Much as one wants to believe that the author is a careful worker who just has a bit of trouble with his English, the evidence tends to crush such belief before it is fully born. Details about Remarque's life and work are annoyingly inaccurate. Firda mentions how Remarque's father was always looking for cheaper housing, to be obtained, we are told, "by living in a house in which the concrete had dried out." Actually, just the opposite was the case: the senior Remarque moved the family into homes in which the concrete had not dried out, as eventually becomes clear in a later chapter. The book by "Mynona" (the pen name of Salomo—or Salimo—Friedlander), Hat Erich Maria Remarque wirklich gelebt, is alleged in the text to have been published in 1920, a clear impossibility. The correct date is to be found only in the notes. Sometimes Firda cannot keep Remarque's life and fiction apart. He says that Remarque's birthplace is "thinly disguised in Obelisk as the provincial city of Osnabrück." Actually the city in the novel is called Werdenbrück (as Firda himself later reports), and Osnabrück was Remarque's actual home town. Even what would otherwise be minor errors become obtrusive by repetition: Nietzsche is referred to again and again as "Nietzche." Although the correct spelling does show up at least once, it does not do so often enough to convince us that Firda actually knows which is right. Such minor frustrations are so numerous as to grow by accretion into a major trial of the reader's patience. [End Page 293]

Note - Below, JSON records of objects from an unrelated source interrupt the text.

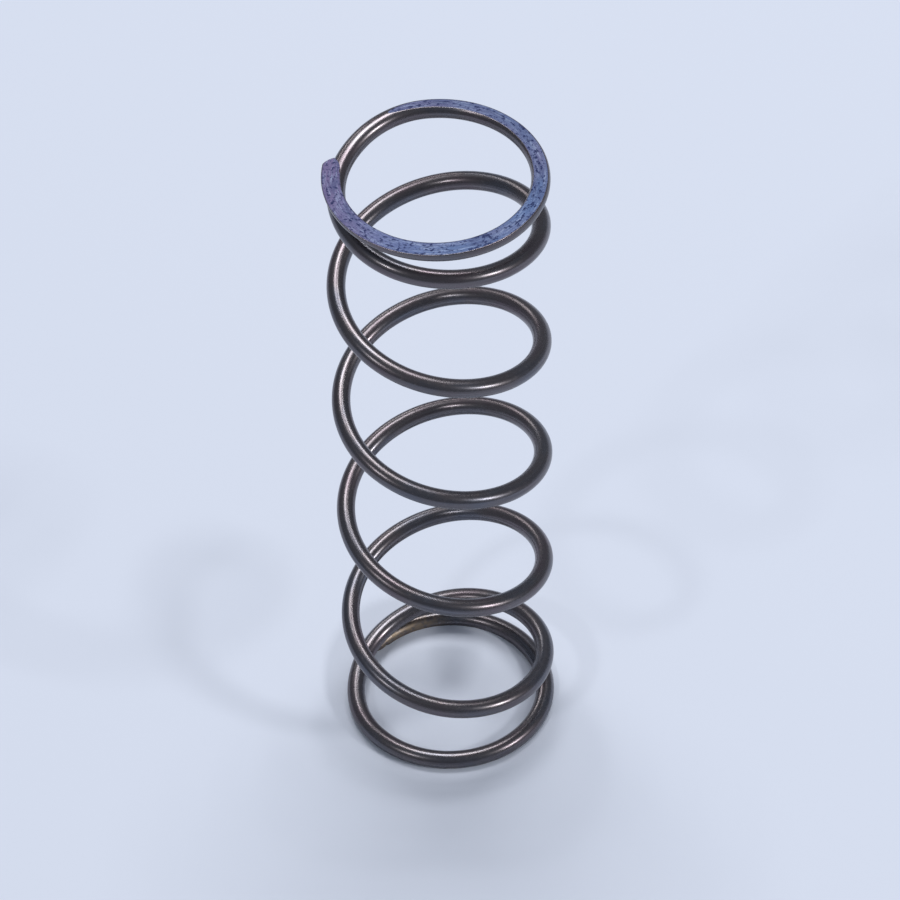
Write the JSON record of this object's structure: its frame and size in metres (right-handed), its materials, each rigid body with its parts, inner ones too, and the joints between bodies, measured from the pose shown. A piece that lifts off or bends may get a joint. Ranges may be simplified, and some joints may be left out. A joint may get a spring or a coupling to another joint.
{
  "type": "compression spring",
  "caption": "Small cylindrical compression spring of round steel wire, left-hand wound, with closed and ground ends.",
  "frame": {"origin": "on the coil axis, in the plane of the lower ground face", "axes": "+Z along the coil axis from the lower ground face to the upper one; -Y is the side seen with the upper wire tip on the left"},
  "size_m": [0.0237, 0.0236, 0.081],
  "materials": {
    "spring_steel": "dark oil-tempered steel wire with a satin skin, and bare ground faces with a blue-violet temper tint"
  },
  "bodies": {
    "root": {"spring_wire": "spring_steel"}
  },
  "joints": []
}
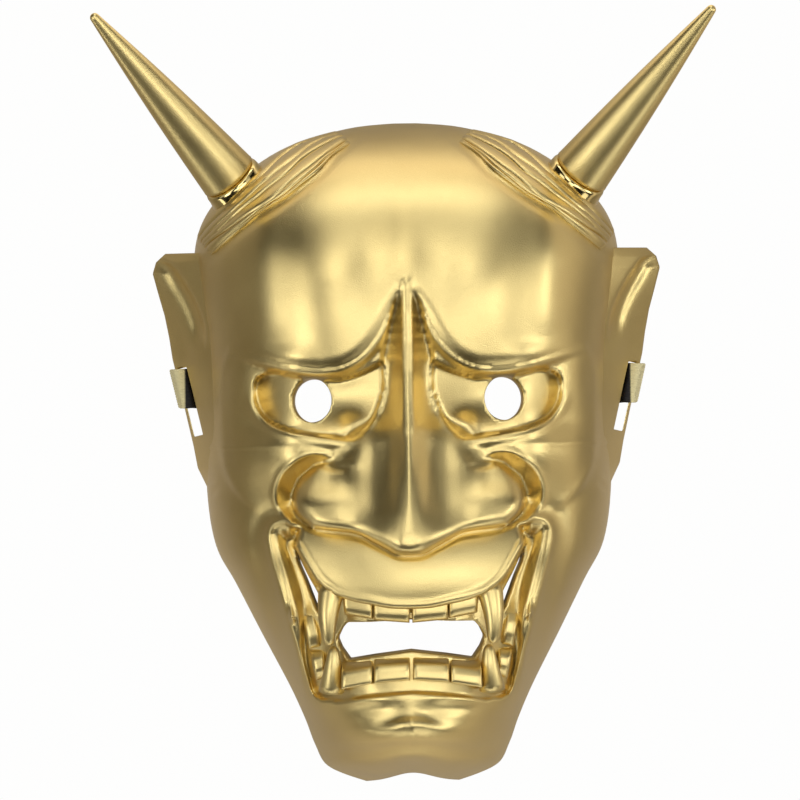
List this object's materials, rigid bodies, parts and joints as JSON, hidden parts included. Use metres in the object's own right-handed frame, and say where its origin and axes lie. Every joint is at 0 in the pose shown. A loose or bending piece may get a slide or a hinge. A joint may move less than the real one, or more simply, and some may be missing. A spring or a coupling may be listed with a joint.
{
  "type": "hannya mask",
  "caption": "Horned demon face mask moulded in gold plastic, hollow at the back, with open eyes and mouth, plug-on horns and an elastic head strap.",
  "frame": {"origin": "on the surface the mask lies on, under the middle of its bounding box", "axes": "the mask lies on its back: +Z out of the face, +Y from the chin to the horns, +X to the viewer's right"},
  "size_m": [0.2188, 0.271, 0.1039],
  "materials": {
    "gold_plastic": "satin metallic gold paint on moulded plastic",
    "elastic": "ribbed black elastic webbing with gold ribs at the ends"
  },
  "bodies": {
    "root": {"mask_shell": "gold_plastic", "left_horn": "gold_plastic", "right_horn": "gold_plastic", "head_strap": "elastic"}
  },
  "joints": []
}
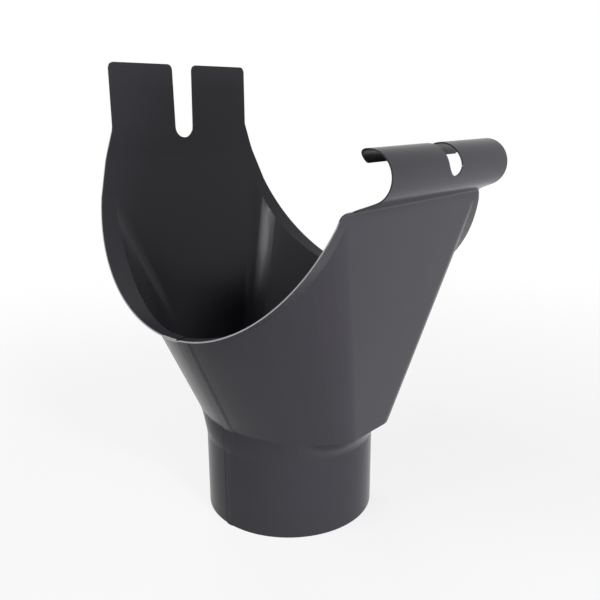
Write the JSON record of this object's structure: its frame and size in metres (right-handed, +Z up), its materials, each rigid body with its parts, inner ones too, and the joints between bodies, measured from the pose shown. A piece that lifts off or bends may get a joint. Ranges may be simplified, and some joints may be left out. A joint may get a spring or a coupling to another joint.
{
  "type": "gutter running outlet",
  "caption": "Pressed sheet outlet that hangs under a half-round gutter by a bead hook and bendable back tabs, with a funnel and a round downpipe spigot.",
  "frame": {"origin": "centre of the lower end of the spigot", "axes": "+X towards the front of the gutter, where the bead and the hook are, +Y along the gutter, +Z up"},
  "size_m": [0.1661, 0.1524, 0.2239],
  "materials": {
    "coated_sheet": "satin anthracite coating on galvanised steel sheet"
  },
  "bodies": {
    "root": {"front_shell": "coated_sheet", "back_shell": "coated_sheet"}
  },
  "joints": []
}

It is often impossible to determine just what Firda wishes to say with his prose, some of which seems to move in directions doubtless unintended by its author. Firda writes that Remarque "had no idea that he should be almost solely responsible for writing a novel with which his name would always be associated and remembered." We will never know who the mysterious collaborator might have been. He also states that "the German revolutionary movement was still waiting for a war novel that would settle forever the rhetorical question of war as a viale [sic] experience for the human race." Even correction of "viale" to some actual word (vile? viable?) would not clarify the sentence. He informs us that "few readers outside Germany had little idea that Remarque had rejected an outmoded concept of art and culture a world as artistically contrived as The Dream Room." He tells us further about "an event that did not proceed without its special act of problems," about measures "taken to curb German sensibilities," about "an ill-fated attempt to join forces with a forty-year Adolf Hitler," and about World War One, "the Great War which his [Remarque's] book was about to immortalize." It is no wonder that "Albert Knopf" wished to publish such a book.

He would probably not have wished to publish this one.